# Recorded information:
__________
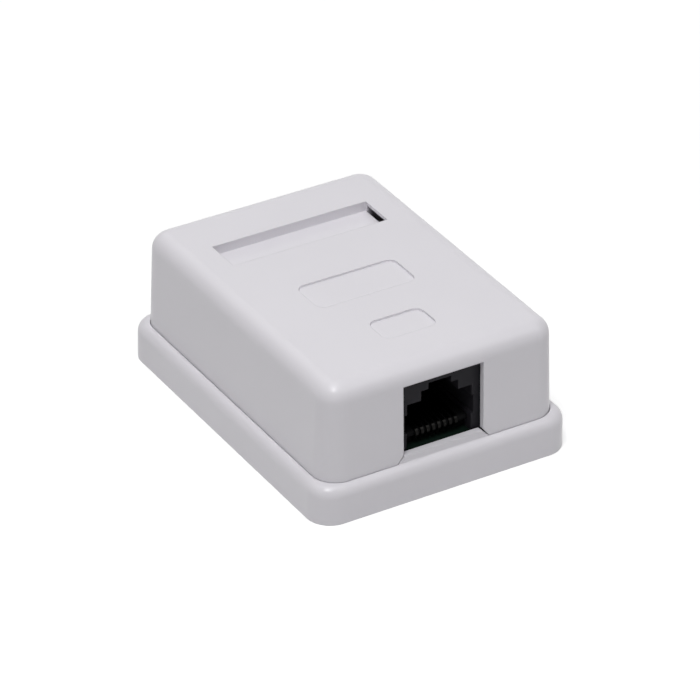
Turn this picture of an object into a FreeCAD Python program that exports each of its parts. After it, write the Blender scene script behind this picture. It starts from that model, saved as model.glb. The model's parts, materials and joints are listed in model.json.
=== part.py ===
import FreeCAD, Part
import math
import os
import re
import Sketcher

# Surface mount jack box: a tray-shaped base with a rim, a lift-off cover, and a small circuit board that
# carries one eight-way modular jack and two rows of insulation displacement terminals.
# Millimetres. Origin at the middle of the base's underside, +X across the short side, -Y towards the
# jack, +Z up.

SIZES = {
    # base tray
    "base_width": 46.1,
    "base_length": 61.0,
    "base_height": 6.55,
    "base_corner": 4.2,
    "base_draft": 0.6,
    "floor_thick": 2.0,
    "rim_side": 1.66,
    "rim_end": 1.4,
    "rim_round": 1.9,
    "seam_gap": 0.09,
    "crack_gap": 0.1,
    "seat_gap": 0.1,
    # sill that closes the foot of the jack window
    "sill_rise": 1.1,
    "sill_lean": 0.15,
    "sill_thick": 1.2,
    "flare_reach": 1.0,
    "flare_rise": 1.3,
    # walls that locate the cover, and the snap arms between them
    "locator_gap": 0.22,
    "locator_thick": 1.2,
    "locator_rise": 1.2,
    "locator_length": 12.0,
    "locator_place": 16.0,
    "end_locator_length": 5.0,
    "end_locator_place": 14.2,
    "arm_thick": 1.2,
    "arm_length": 8.0,
    "arm_setback": 0.4,
    "catch_reach": 0.5,
    "catch_foot": 2.75,
    "catch_slope": 0.2,
    "catch_land": 0.65,
    "catch_lead": 0.9,
    "catch_length": 6.4,
    "catch_play": 0.1,
    # mounting screw holes
    "mount_spacing": 29.0,
    "mount_hole": 4.2,
    "mount_boss": 7.2,
    "mount_boss_rise": 0.8,
    # tie bridge for the cable
    "bridge_place": 20.5,
    "bridge_width": 9.0,
    "bridge_length": 3.0,
    "bridge_rise": 3.2,
    "bridge_slot_width": 5.0,
    "bridge_slot_rise": 1.7,
    # cover
    "cover_height": 23.13,
    "cover_draft": 1.85,
    "cover_corner": 3.9,
    "cover_round": 2.9,
    "cover_wall": 1.0,
    "cover_bevel": 1.1,
    "window_width": 14.5,
    "window_top": 19.95,
    "cheek_thick": 1.0,
    "cheek_length": 3.0,
    "cable_width": 8.0,
    "cable_rise": 6.2,
    "cable_corner": 2.6,
    # label recess and the two shallow panels on the top
    "label_width": 28.46,
    "label_length": 6.74,
    "label_depth": 1.7,
    "label_place": 14.73,
    "label_wall": 1.1,
    "label_lip": 0.57,
    "label_slot_reach": 1.5,
    "label_slot_inset": 0.4,
    "panel_depth": 0.35,
    "panel_shift": -0.26,
    "panel_corner": 1.5,
    "rear_panel_width": 17.9,
    "rear_panel_length": 7.52,
    "rear_panel_place": -3.1,
    "front_panel_width": 9.64,
    "front_panel_length": 5.81,
    "front_panel_place": -16.9,
    # circuit board and what holds it
    "board_thick": 1.6,
    "board_standoff": 3.65,
    "board_width": 21.6,
    "board_length": 42.4,
    "board_setback": 0.3,
    "rail_thick": 1.2,
    "rail_place": 9.0,
    "rail_front": 2.4,
    "rail_length": 15.0,
    "post_diameter": 5.0,
    "clip_thick": 1.2,
    "clip_length": 2.4,
    "clip_reach": 0.6,
    "clip_rise": 1.0,
    "hole_play": 0.1,
    # jack housing, measured from its face and from the board
    "jack_width": 15.2,
    "jack_height": 12.5,
    "jack_depth": 17.0,
    "port_width": 11.7,
    "port_top": 8.45,
    "port_depth": 12.4,
    "notch_width": 12.5,
    "notch_low": 3.25,
    "notch_top": 6.55,
    "step_width": 6.7,
    "step_top": 10.2,
    "latch_width": 4.1,
    "latch_top": 11.3,
    "keeper_thick": 1.3,
    "latch_depth": 8.0,
    "peg_diameter": 1.8,
    "peg_length": 2.4,
    "peg_place": 9.0,
    # insert that carries the eight contacts
    "insert_height": 10.5,
    "insert_lift": 0.05,
    "groove_rise": 1.5,
    "nose_thick": 1.1,
    "nose_setback": 1.0,
    "nose_reach": 1.0,
    "nose_round": 0.5,
    "comb_low": 2.6,
    "comb_top": 5.4,
    "comb_depth": 2.2,
    # jack contacts: flat wires bent round the insert's nose
    "wire_pitch": 1.016,
    "wire_width": 0.5,
    "wire_thick": 0.35,
    "wire_play": 0.05,
    "wire_bend": 0.5,
    "wire_rise": 6.0,
    "tail_out": 1.6,
    "tail_near": 13.6,
    "tail_stagger": 2.0,
    "tail_slot": 0.8,
    # terminal blocks and their forked contacts
    "terminal_pitch": 4.6,
    "terminal_width": 20.0,
    "terminal_depth": 8.0,
    "terminal_height": 11.0,
    "terminal_front": 19.4,
    "terminal_spacing": 9.9,
    "slot_width": 1.3,
    "slot_low": 3.4,
    "slot_lead": 0.8,
    "fork_width": 3.0,
    "fork_thick": 0.5,
    "fork_height": 8.6,
    "fork_slit": 0.36,
    "fork_slit_low": 3.6,
    "fork_lead": 0.6,
    "fork_tail": 0.8,
    "fork_slot": 1.2,
    # board screws
    "screw_inset": 2.6,
    "screw_shank": 2.2,
    "screw_length": 5.2,
    "screw_point": 0.9,
    "screw_head": 4.4,
    "screw_head_rise": 1.5,
    "screw_head_bevel": 0.5,
    "screw_recess": 2.4,
    "screw_recess_width": 0.55,
    "screw_recess_depth": 0.8,
    "screw_grip": 4.2,
}

CONTACTS = 8
TERMINALS = 4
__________
# Objective:
Quote every line of the data, word for word.

# Solution below:
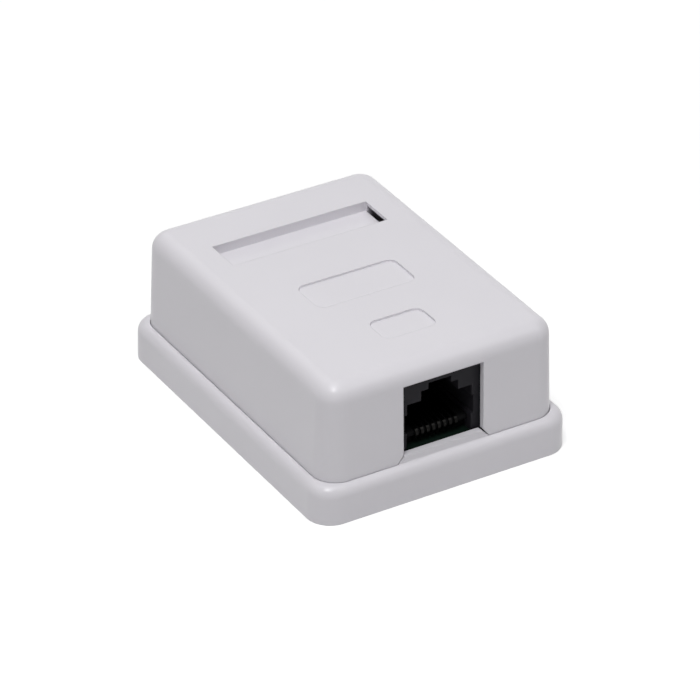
Turn this picture of an object into a FreeCAD Python program that exports each of its parts. After it, write the Blender scene script behind this picture. It starts from that model, saved as model.glb. The model's parts, materials and joints are listed in model.json.
=== part.py ===
import FreeCAD, Part
import math
import os
import re
import Sketcher

# Surface mount jack box: a tray-shaped base with a rim, a lift-off cover, and a small circuit board that
# carries one eight-way modular jack and two rows of insulation displacement terminals.
# Millimetres. Origin at the middle of the base's underside, +X across the short side, -Y towards the
# jack, +Z up.

SIZES = {
    # base tray
    "base_width": 46.1,
    "base_length": 61.0,
    "base_height": 6.55,
    "base_corner": 4.2,
    "base_draft": 0.6,
    "floor_thick": 2.0,
    "rim_side": 1.66,
    "rim_end": 1.4,
    "rim_round": 1.9,
    "seam_gap": 0.09,
    "crack_gap": 0.1,
    "seat_gap": 0.1,
    # sill that closes the foot of the jack window
    "sill_rise": 1.1,
    "sill_lean": 0.15,
    "sill_thick": 1.2,
    "flare_reach": 1.0,
    "flare_rise": 1.3,
    # walls that locate the cover, and the snap arms between them
    "locator_gap": 0.22,
    "locator_thick": 1.2,
    "locator_rise": 1.2,
    "locator_length": 12.0,
    "locator_place": 16.0,
    "end_locator_length": 5.0,
    "end_locator_place": 14.2,
    "arm_thick": 1.2,
    "arm_length": 8.0,
    "arm_setback": 0.4,
    "catch_reach": 0.5,
    "catch_foot": 2.75,
    "catch_slope": 0.2,
    "catch_land": 0.65,
    "catch_lead": 0.9,
    "catch_length": 6.4,
    "catch_play": 0.1,
    # mounting screw holes
    "mount_spacing": 29.0,
    "mount_hole": 4.2,
    "mount_boss": 7.2,
    "mount_boss_rise": 0.8,
    # tie bridge for the cable
    "bridge_place": 20.5,
    "bridge_width": 9.0,
    "bridge_length": 3.0,
    "bridge_rise": 3.2,
    "bridge_slot_width": 5.0,
    "bridge_slot_rise": 1.7,
    # cover
    "cover_height": 23.13,
    "cover_draft": 1.85,
    "cover_corner": 3.9,
    "cover_round": 2.9,
    "cover_wall": 1.0,
    "cover_bevel": 1.1,
    "window_width": 14.5,
    "window_top": 19.95,
    "cheek_thick": 1.0,
    "cheek_length": 3.0,
    "cable_width": 8.0,
    "cable_rise": 6.2,
    "cable_corner": 2.6,
    # label recess and the two shallow panels on the top
    "label_width": 28.46,
    "label_length": 6.74,
    "label_depth": 1.7,
    "label_place": 14.73,
    "label_wall": 1.1,
    "label_lip": 0.57,
    "label_slot_reach": 1.5,
    "label_slot_inset": 0.4,
    "panel_depth": 0.35,
    "panel_shift": -0.26,
    "panel_corner": 1.5,
    "rear_panel_width": 17.9,
    "rear_panel_length": 7.52,
    "rear_panel_place": -3.1,
    "front_panel_width": 9.64,
    "front_panel_length": 5.81,
    "front_panel_place": -16.9,
    # circuit board and what holds it
    "board_thick": 1.6,
    "board_standoff": 3.65,
    "board_width": 21.6,
    "board_length": 42.4,
    "board_setback": 0.3,
    "rail_thick": 1.2,
    "rail_place": 9.0,
    "rail_front": 2.4,
    "rail_length": 15.0,
    "post_diameter": 5.0,
    "clip_thick": 1.2,
    "clip_length": 2.4,
    "clip_reach": 0.6,
    "clip_rise": 1.0,
    "hole_play": 0.1,
    # jack housing, measured from its face and from the board
    "jack_width": 15.2,
    "jack_height": 12.5,
    "jack_depth": 17.0,
    "port_width": 11.7,
    "port_top": 8.45,
    "port_depth": 12.4,
    "notch_width": 12.5,
    "notch_low": 3.25,
    "notch_top": 6.55,
    "step_width": 6.7,
    "step_top": 10.2,
    "latch_width": 4.1,
    "latch_top": 11.3,
    "keeper_thick": 1.3,
    "latch_depth": 8.0,
    "peg_diameter": 1.8,
    "peg_length": 2.4,
    "peg_place": 9.0,
    # insert that carries the eight contacts
    "insert_height": 10.5,
    "insert_lift": 0.05,
    "groove_rise": 1.5,
    "nose_thick": 1.1,
    "nose_setback": 1.0,
    "nose_reach": 1.0,
    "nose_round": 0.5,
    "comb_low": 2.6,
    "comb_top": 5.4,
    "comb_depth": 2.2,
    # jack contacts: flat wires bent round the insert's nose
    "wire_pitch": 1.016,
    "wire_width": 0.5,
    "wire_thick": 0.35,
    "wire_play": 0.05,
    "wire_bend": 0.5,
    "wire_rise": 6.0,
    "tail_out": 1.6,
    "tail_near": 13.6,
    "tail_stagger": 2.0,
    "tail_slot": 0.8,
    # terminal blocks and their forked contacts
    "terminal_pitch": 4.6,
    "terminal_width": 20.0,
    "terminal_depth": 8.0,
    "terminal_height": 11.0,
    "terminal_front": 19.4,
    "terminal_spacing": 9.9,
    "slot_width": 1.3,
    "slot_low": 3.4,
    "slot_lead": 0.8,
    "fork_width": 3.0,
    "fork_thick": 0.5,
    "fork_height": 8.6,
    "fork_slit": 0.36,
    "fork_slit_low": 3.6,
    "fork_lead": 0.6,
    "fork_tail": 0.8,
    "fork_slot": 1.2,
    # board screws
    "screw_inset": 2.6,
    "screw_shank": 2.2,
    "screw_length": 5.2,
    "screw_point": 0.9,
    "screw_head": 4.4,
    "screw_head_rise": 1.5,
    "screw_head_bevel": 0.5,
    "screw_recess": 2.4,
    "screw_recess_width": 0.55,
    "screw_recess_depth": 0.8,
    "screw_grip": 4.2,
}

CONTACTS = 8
TERMINALS = 4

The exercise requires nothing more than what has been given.